The drop in demand for imported vehicles might boost Iran’s own auto industry, which would go in the direction of directives by Iranian Supreme Leader Ayatollah Ali Khamenei, who urged Iranians last week to favor domestic products whenever possible and shun imports as a way to counter the effects of sanctions.
“If we manage to boost our domestic production, a large part of enemies’ efforts will no doubt be unsuccessful,” Khamenei said on March 20, the start of the Iranian calendar year. “If we lift domestic production we will solve the issues of inflation and unemployment and our economy will be reinforced.”
Iran produced 1.65 million cars and trucks last year, more than twice as many as Italy, home of Fiat SpA, according to data from the International Organization of Motor Vehicle Manufacturers.
Iran Khodro Co., the biggest Iranian automaker, assembles vehicles for other brands, including the Suzuki Grand Vitara compact SUV and Peugeot 206 hatchback, and builds its own models. European manufacturers PSA Peugeot Citroen and Renault SA supply spare parts to Iran Khodro and SAIPA, the country’s second-largest producer.

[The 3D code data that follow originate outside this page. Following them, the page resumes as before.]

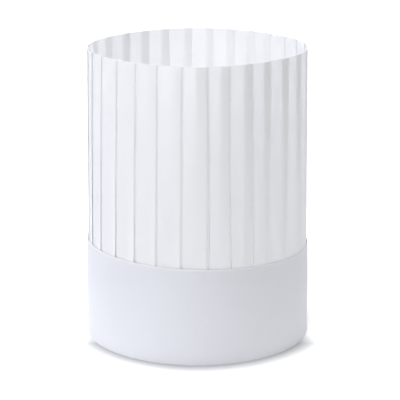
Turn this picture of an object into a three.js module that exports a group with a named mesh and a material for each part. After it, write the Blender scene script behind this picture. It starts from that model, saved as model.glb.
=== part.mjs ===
// Disposable pleated chef hat: a tall crown of pleated paper standing in a plain head band.
// Millimetres, +Z up, front towards -Y. The origin is the centre of the foot, on the surface
// that the hat stands on. Angles are in degrees from the front, and 90 is +X.
import * as THREE from "three";

// Whole hat, to fit an adult head about 600 mm round
const HAT_HEIGHT = 250;
const HAT_TOP_RADIUS = 93.8;

// Head band; the slant is how far its upper edge rises at -X and drops at +X
const BAND_HEIGHT = 80;
const BAND_SLANT = 2.2;
const BAND_FOOT_RADIUS = 96.4;
const BAND_TOP_RADIUS = 95.4;
const BAND_LAP = 15;
const BAND_FACET = 5;

// The open rim isn't quite round: shares of its radius, for the whole rim and for one,
// two and four waves round it
const RIM_FORM = { ease: -0.006, shift: -0.004, oval: 0.017, square: 0.016 };

// Foot of the crown, which is glued inside the band
const CROWN_FOOT_Z = 60;
const CROWN_FOOT_RADIUS = 93.9;
const CROWN_STEPS = 4;

// Wall thickness of the paper, and the air gap between folded layers
const WALL = 1;
const GAP = 0.4;

// One row for each knife pleat, in order round the hat, anticlockwise from above.
// edge: angle of the outer fold at the rim
// lap: how far the two hidden layers run back under the fold
// lean: how far round the fold has moved at the foot of the crown
const PLEATS = [
  { edge: -70.3, lap: 4.2, lean: 0.4 },
  { edge: -58.3, lap: 3.4, lean: -0.1 },
  { edge: -45.1, lap: 4.1, lean: -0.3 },
  { edge: -31.7, lap: 4.9, lean: -1.1 },
  { edge: -19.2, lap: 4.9, lean: -1.5 },
  { edge: -6.5, lap: 4.6, lean: -1.3 },
  { edge: 5.5, lap: 5.8, lean: 0 },
  { edge: 16.3, lap: 4.7, lean: 1.3 },
  { edge: 28.6, lap: 4.8, lean: 0.3 },
  { edge: 40.3, lap: 4.8, lean: -2.9 },
  { edge: 54.6, lap: 5.8, lean: -3.6 },
  { edge: 68.8, lap: 5.8, lean: 0.1 },
  { edge: 80.8, lap: 4.6, lean: 0 },
  { edge: 92.6, lap: 4.4, lean: 0.3 },
  { edge: 104.6, lap: 4.8, lean: 0.2 },
  { edge: 116.4, lap: 4.5, lean: -0.3 },
  { edge: 128.4, lap: 4.6, lean: 0 },
  { edge: 140.3, lap: 4.5, lean: 0.4 },
  { edge: 151.7, lap: 4.5, lean: 0.3 },
  { edge: 164.0, lap: 4.4, lean: -0.2 },
  { edge: 175.3, lap: 3.7, lean: 0 },
  { edge: 187.3, lap: 4.1, lean: -0.4 },
  { edge: 200.0, lap: 4.4, lean: -0.3 },
  { edge: 212.6, lap: 5.0, lean: 0.2 },
  { edge: 226.0, lap: 5.6, lean: 0.3 },
  { edge: 240.6, lap: 5.8, lean: 0 },
  { edge: 255.0, lap: 5.8, lean: -0.4 },
  { edge: 266.6, lap: 4.6, lean: -0.6 },
  { edge: 278.2, lap: 4.4, lean: -0.4 },
];

const COLOURS = {
  crown: 0xf1f1f5,
  head_band: 0xeceaf2,
};

function onCircle(radius, degrees) {
  const angle = THREE.MathUtils.degToRad(degrees);
  return new THREE.Vector2(radius * Math.sin(angle), -radius * Math.cos(angle));
}

// Stands a flat section up as a wall, then moves each point of it. The move gets the
// point's radius, its angle and its share of the height, and changes what it needs to.
function standUp(section, height, steps, move) {
  const geometry = new THREE.ExtrudeGeometry(section, { depth: height, steps, bevelEnabled: false });
  const position = geometry.getAttribute("position");
  for (let i = 0; i < position.count; i += 1) {
    const x = position.getX(i);
    const y = position.getY(i);
    const point = {
      radius: Math.hypot(x, y),
      degrees: THREE.MathUtils.radToDeg(Math.atan2(x, -y)),
      share: position.getZ(i) / height,
      z: position.getZ(i),
    };
    move(point);
    const flat = onCircle(point.radius, point.degrees);
    position.setXYZ(i, flat.x, flat.y, point.z);
  }
  geometry.computeVertexNormals();
  return geometry;
}

// Section of the crown at its rim: one long sheet of paper laid in knife pleats that all
// turn the same way. At each pleat the paper runs out to the fold edge, goes back
// underneath, turns again and comes out as the next panel, so a pleat is three layers.
function crownSection() {
  const outerLayer = HAT_TOP_RADIUS;
  const middleLayer = outerLayer - WALL - GAP;
  const innerLayer = middleLayer - WALL - GAP;
  const wallDegrees = THREE.MathUtils.radToDeg(WALL / outerLayer);
  const outside = [];
  const inside = [];
  for (const { edge, lap } of PLEATS) {
    const hiddenFold = edge - lap;
    outside.push(onCircle(outerLayer, hiddenFold));
    outside.push(onCircle(outerLayer, edge));
    outside.push(onCircle(middleLayer - WALL, edge));
    outside.push(onCircle(middleLayer - WALL, hiddenFold + wallDegrees));
    outside.push(onCircle(innerLayer, hiddenFold + wallDegrees));
    outside.push(onCircle(innerLayer, edge));
    inside.push(onCircle(outerLayer - WALL, hiddenFold));
    inside.push(onCircle(outerLayer - WALL, edge - wallDegrees));
    inside.push(onCircle(middleLayer, edge - wallDegrees));
    inside.push(onCircle(middleLayer, hiddenFold));
    inside.push(onCircle(innerLayer - WALL, hiddenFold));
    inside.push(onCircle(innerLayer - WALL, edge));
  }
  const section = new THREE.Shape(outside);
  section.holes.push(new THREE.Path(inside));
  return section;
}

// How far a point of the crown's foot is turned: the lean of the pleats on either side
function leanAt(degrees) {
  const first = PLEATS[0].edge;
  const angle = first + THREE.MathUtils.euclideanModulo(degrees - first, 360);
  const next = PLEATS.findIndex(({ edge }) => edge > angle);
  const after = next === -1 ? { ...PLEATS[0], edge: first + 360 } : PLEATS[next];
  const before = next === -1 ? PLEATS[PLEATS.length - 1] : PLEATS[next - 1];
  const between = THREE.MathUtils.inverseLerp(before.edge, after.edge, angle);
  return THREE.MathUtils.lerp(before.lean, after.lean, between);
}

// How far the crown is from round at its rim, as a share of the radius there
function rimForm(degrees) {
  const angle = THREE.MathUtils.degToRad(degrees);
  const { ease, shift, oval, square } = RIM_FORM;
  return ease + shift * Math.cos(angle) + oval * Math.cos(2 * angle) + square * Math.cos(4 * angle);
}

// How far the lapped ends of the band press the foot of the crown in at the back
function lapDent(degrees, share) {
  const fromBack = 180 - Math.abs(degrees);
  const across = 1 - THREE.MathUtils.smoothstep(fromBack, BAND_LAP, 2 * BAND_LAP);
  const upward = 1 - THREE.MathUtils.smoothstep(share, 0.1, 0.5);
  return (WALL + GAP) * across * upward;
}

// Crown: the pleated sheet, round in the band and a little narrower at its open rim
function makeCrown() {
  const height = HAT_HEIGHT - CROWN_FOOT_Z;
  const bandShare = (BAND_HEIGHT - CROWN_FOOT_Z) / height;
  const geometry = standUp(crownSection(), height, CROWN_STEPS, (point) => {
    const fromRim = 1 - point.share;
    const aboveBand = Math.max(0, (point.share - bandShare) / (1 - bandShare));
    point.radius += (CROWN_FOOT_RADIUS - HAT_TOP_RADIUS) * fromRim;
    point.radius += HAT_TOP_RADIUS * rimForm(point.degrees) * aboveBand;
    point.radius -= lapDent(point.degrees, point.share);
    point.degrees += leanAt(point.degrees) * fromRim;
  });
  const material = new THREE.MeshStandardMaterial({
    color: COLOURS.crown,
    roughness: 0.85,
    metalness: 0,
  });
  const crown = new THREE.Mesh(geometry, material);
  crown.name = "crown";
  crown.position.z = CROWN_FOOT_Z;
  return crown;
}

// Section of the head band at its foot: a strip whose ends lap at the back. The end
// that lies underneath runs on a smaller radius until it is clear of the other one.
function bandSection() {
  const start = 180 - BAND_LAP / 2;
  const outside = [];
  const inside = [];
  for (let turn = 0; turn <= 360 + BAND_LAP; turn += BAND_FACET) {
    const underLap = turn <= BAND_LAP;
    const radius = underLap ? BAND_FOOT_RADIUS - WALL - GAP : BAND_FOOT_RADIUS;
    const degrees = start + turn + (turn === BAND_LAP ? 1 : 0);
    outside.push(onCircle(radius, degrees));
    inside.unshift(onCircle(radius - WALL, degrees));
  }
  return new THREE.Shape(outside.concat(inside));
}

// Head band: a stiff smooth strip with a cut edge, drawn in slightly towards its top
function makeHeadBand() {
  const geometry = standUp(bandSection(), BAND_HEIGHT, 1, (point) => {
    const acrossHat = Math.sin(THREE.MathUtils.degToRad(point.degrees));
    point.radius += (BAND_TOP_RADIUS - BAND_FOOT_RADIUS) * point.share;
    point.z -= BAND_SLANT * acrossHat * point.share;
  });
  const material = new THREE.MeshStandardMaterial({
    color: COLOURS.head_band,
    roughness: 0.6,
    metalness: 0,
  });
  const band = new THREE.Mesh(geometry, material);
  band.name = "head_band";
  return band;
}

const hat = new THREE.Group();
hat.name = "chef_hat";
hat.add(makeHeadBand());
hat.add(makeCrown());

export default hat;
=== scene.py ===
# Disposable chef hat: a tall crown of knife-pleated white paper glued into a plain head
# band, standing on a white studio table. Metres; the front of the hat faces -Y.
from math import cos, pi, radians, sin

import bpy
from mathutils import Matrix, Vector


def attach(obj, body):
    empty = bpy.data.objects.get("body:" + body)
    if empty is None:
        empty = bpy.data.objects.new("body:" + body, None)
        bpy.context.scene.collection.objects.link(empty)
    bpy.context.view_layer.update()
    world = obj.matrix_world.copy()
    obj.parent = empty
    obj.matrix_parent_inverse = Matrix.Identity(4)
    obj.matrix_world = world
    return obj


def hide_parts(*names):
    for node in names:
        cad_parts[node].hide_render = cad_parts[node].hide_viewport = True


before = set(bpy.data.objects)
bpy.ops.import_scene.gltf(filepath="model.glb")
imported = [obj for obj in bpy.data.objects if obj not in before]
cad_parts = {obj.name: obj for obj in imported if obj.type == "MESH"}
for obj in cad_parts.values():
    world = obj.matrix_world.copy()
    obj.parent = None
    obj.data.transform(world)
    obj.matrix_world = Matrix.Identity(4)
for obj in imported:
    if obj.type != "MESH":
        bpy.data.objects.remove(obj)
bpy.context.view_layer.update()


# Camera
# A long lens, 1.4 m from the middle of the hat and about 15 degrees above it, so that the
# far inner wall of the crown shows over the near rim.
CAMERA_DISTANCE = 1.400
CAMERA_ELEVATION = radians(14.9)
CAMERA_LENS = 145.8
CAMERA_SENSOR = 36
HAT_MIDDLE = Vector((0, 0, 0.125))
CAMERA_AIM = Vector((0.0021, 0, 0.1155))

camera_data = bpy.data.cameras.new("camera")
camera_data.lens = CAMERA_LENS
camera_data.sensor_width = CAMERA_SENSOR
camera = bpy.data.objects.new("camera", camera_data)
away = Vector((0, -cos(CAMERA_ELEVATION), sin(CAMERA_ELEVATION)))
camera.location = HAT_MIDDLE + away * CAMERA_DISTANCE
camera.rotation_euler = (CAMERA_AIM - camera.location).to_track_quat("-Z", "Y").to_euler()
bpy.context.scene.collection.objects.link(camera)
bpy.context.scene.camera = camera


# Paper of both pieces
# Both are matt white paper without print. Light comes through it, less where it lies
# double, and its fibres show as faint clouds and as a fine grain.
FIBRE_ROUGHNESS = 0.6
CLOUD_DETAIL = 4.0
GRAIN_DETAIL = 2.0
GRAIN_STRENGTH = 0.6
PAPER_SHINE = 0.25


def paper_fibres():
    """Clouds and grain of a sheet of paper, as masks round 0.5, drawn out along its height."""
    group = bpy.data.node_groups.new("Paper fibres", "ShaderNodeTree")
    face = group.interface
    face.new_socket("Place", in_out="INPUT", socket_type="NodeSocketVector")
    for name in ("Cloud size", "Grain size", "Streak"):
        face.new_socket(name, in_out="INPUT", socket_type="NodeSocketFloat")
    for name in ("Clouds", "Grain"):
        face.new_socket(name, in_out="OUTPUT", socket_type="NodeSocketFloat")
    nodes = group.nodes
    link = group.links.new
    entry = nodes.new("NodeGroupInput")
    leave = nodes.new("NodeGroupOutput")

    def one_over(socket):
        node = nodes.new("ShaderNodeMath")
        node.operation = "DIVIDE"
        node.inputs[0].default_value = 1.0
        link(socket, node.inputs[1])
        return node.outputs[0]

    squash = nodes.new("ShaderNodeCombineXYZ")
    squash.inputs["X"].default_value = 1.0
    squash.inputs["Y"].default_value = 1.0
    link(one_over(entry.outputs["Streak"]), squash.inputs["Z"])
    place = nodes.new("ShaderNodeVectorMath")
    place.operation = "MULTIPLY"
    link(entry.outputs["Place"], place.inputs[0])
    link(squash.outputs[0], place.inputs[1])
    masks = (("Clouds", "Cloud size", CLOUD_DETAIL), ("Grain", "Grain size", GRAIN_DETAIL))
    for output, size, detail in masks:
        noise = nodes.new("ShaderNodeTexNoise")
        noise.inputs["Detail"].default_value = detail
        noise.inputs["Roughness"].default_value = FIBRE_ROUGHNESS
        link(place.outputs[0], noise.inputs["Vector"])
        link(one_over(entry.outputs[size]), noise.inputs["Scale"])
        link(noise.outputs["Fac"], leave.inputs[output])
    return group


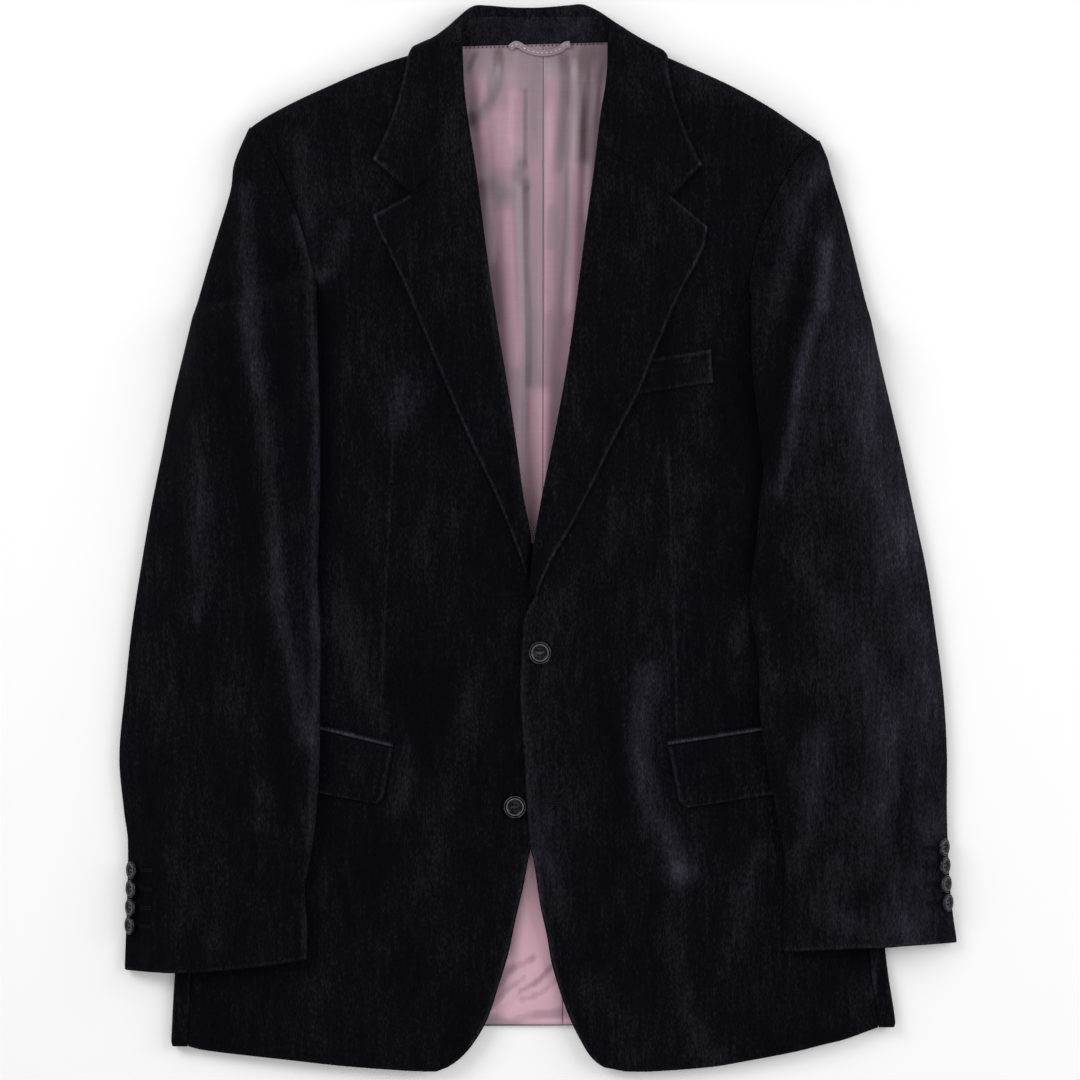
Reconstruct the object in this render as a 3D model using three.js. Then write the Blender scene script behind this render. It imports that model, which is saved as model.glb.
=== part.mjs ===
// A single-breasted sport coat of black velveteen, laid flat on its back and seen from above.
// Millimetres, +Z up, +X to the wearer's left, +Y to the collar. The floor is z = 0.
// "Right" and "left" are the wearer's, so the right side has negative X.
import * as THREE from "three";

// Cloth, as thicknesses of finished, lined pieces
const BODY_CLOTH = 2.0;
const SLEEVE_CLOTH = 2.0;
const LAPEL_CLOTH = 2.2;
const COLLAR_CLOTH = 2.4;
const LINING_CLOTH = 1.2;
const FLAP_CLOTH = 2.0;
const JET_CLOTH = 1.4;
const WELT_CLOTH = 1.8;
const LOOP_CLOTH = 1.0;

// Heights and roundings of the layers
const SEAM_GAP = 0.3;
const SIDE_SEAM_GAP = 0.5;
const FLOOR_SEAM_GAP = 0.8;
const CENTRE_SEAM_X = 4;
const ARMHOLE_BOTTOM_Y = 184;
const SHOULDER_ROUND = 12;
const SHOULDER_SLANT = 0.92;
const SHOULDER_MID = 9.5;
const SIDE_FOLD_HEIGHT = 9.5;
const SIDE_SLOPE = 100;
const SIDE_SEAM_INSET = 14;
const SIDE_PANEL_FLOOR = 45;
const ROLL_RADIUS = 4;
const ROLL_RADIUS_AT_BREAK = 2.7;
const ROLL_TAPER = 50;
const ROLL_START = 0.2;
const FRONT_OVERLAP_LIFT = 4.2;
const SLEEVE_EDGE_ROUND = 5;
const SLEEVE_GAP = 1.4;
const SLEEVE_DROP = 26;
const SLEEVE_HEAD_RISE = 6.6;
const SLEEVE_LEAN = 75;
const COLLAR_UNDER_LIFT = 3.4;
const COLLAR_FOLD_ROUND = 10;
const COLLAR_ROLL_LOW = 13.5;
const COLLAR_CREST = 1.2;
const STAND_TOP_Y = 404;
const NECK_Y = 384;
const NECK_HALF = 56;
const STAND_LOW = 7.2;
const STAND_HIGH = 15;
const LEFT_NECK_SHIFT = 4.5;

// Buttons
const FRONT_BUTTON_DIAMETER = 17.5;
const FRONT_BUTTON_HEIGHT = 3.4;
const CUFF_BUTTON_DIAMETER = 14;
const CUFF_BUTTON_HEIGHT = 2.8;

const velveteen = new THREE.MeshStandardMaterial({ color: 0x121116, roughness: 0.95, metalness: 0 });
const satin = new THREE.MeshStandardMaterial({ color: 0x9b7683, roughness: 0.42, metalness: 0 });
const horn = new THREE.MeshStandardMaterial({ color: 0x141217, roughness: 0.25, metalness: 0 });

const table = (columns, rows) => rows.map((row) => Object.fromEntries(
  columns.map((name, i) => [name, row[i]]),
));
const mix = (a, b, share) => a + (b - a) * share;
const clamp = (value) => Math.min(1, Math.max(0, value));
const soften = (value) => clamp(value) ** 2 * (3 - 2 * clamp(value));
const vec = (x, y, z = 0) => new THREE.Vector3(x, y, z);

// A smooth curve through a table's rows: the value in column `to` for a value in column `from`.
function curve(rows, from, to) {
  const knots = rows.map((row) => [row[from], row[to]]).sort((a, b) => a[0] - b[0]);
  const last = knots.length - 1;
  const slope = (i) => {
    const before = knots[Math.max(i - 1, 0)];
    const after = knots[Math.min(i + 1, last)];
    return (after[1] - before[1]) / (after[0] - before[0]);
  };
  return (at) => {
    if (at <= knots[0][0]) return knots[0][1];
    if (at >= knots[last][0]) return knots[last][1];
    const i = knots.findIndex((knot) => knot[0] > at) - 1;
    const span = knots[i + 1][0] - knots[i][0];
    const t = (at - knots[i][0]) / span;
    const rise = (2 * t ** 3 - 3 * t ** 2 + 1) * knots[i][1] + (3 * t ** 2 - 2 * t ** 3) * knots[i + 1][1];
    return rise + span * ((t ** 3 - 2 * t ** 2 + t) * slope(i) + (t ** 3 - t ** 2) * slope(i + 1));
  };
}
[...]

Iranian carmakers are affected by the sanctions as well, as restrictions on foreign exchange hurt their ability to finance component purchases, IHS’s Bellini said. That’s pushing Iran Khodro and SAIPA to develop more vehicles on their own rather than rely on foreign technology.
Back to the War?
“They are developing more and more local cars, and they are getting better at making cars,” said Bellini. “They might not be comparable to Western countries and Japanese and Korean, but they are getting better.”
A stronger domestic auto industry could further hurt the market for imported cars in Iran, which was embroiled in an eight-year war when Iraq invaded in 1980. The country faces the possibility of another conflict as Israel and the U.S. haven’t ruled out military action against Iran over its nuclear program.
“We expect less and less imports,” Masoud said. “We may go back to a time similar to that of the war when we only sold Iranian cars. We are worried, of course. Who isn’t worried about their business or jobs?”